Sources & References
- 30 CFR Part 46 — Training and Retraining of Miners Engaged in Shell Dredging or Sand, Gravel, Surface Stone, Surface Clay, Colloidal Phosphate, or Surface Limestone Mines
- 30 CFR Part 48 — Training and Retraining of Miners
- 30 CFR §46.7 — Task Training (Surface Mineral)
- 30 CFR §46.8 — Annual Refresher Training (Surface Mineral)
- 30 CFR §48.7 — Task Training (Underground)
- 30 CFR §48.8 — Annual Refresher Training (Underground)

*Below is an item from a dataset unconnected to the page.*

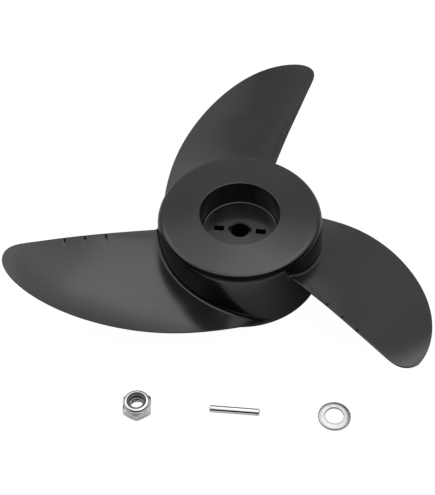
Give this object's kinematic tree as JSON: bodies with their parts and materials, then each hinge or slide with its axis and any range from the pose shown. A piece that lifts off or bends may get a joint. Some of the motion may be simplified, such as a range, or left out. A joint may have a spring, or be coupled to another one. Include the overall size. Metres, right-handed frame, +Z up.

- MSHA Training Form 5000-23
- Mine Safety and Health Administration — Training Resources
Bottom Line
Part 46 and Part 48 both require the same basic training types — new miner, experienced miner, annual refresher, task training, and hazard training — but differ meaningfully in how training plans are approved, the degree to which online training is permissible, and the specifics of underground requirements under Part 48.
If you're a surface aggregate operation, Part 46 gives you more flexibility. If you're underground or in coal, Part 48 sets a stricter standard and requires formal training plan approval. In either case, the documentation requirements are nearly identical — and that's where most citations originate.
Know your regulation, keep your training plan current, audit your records before an inspector does, and build a system that doesn't rely on file cabinets and memory.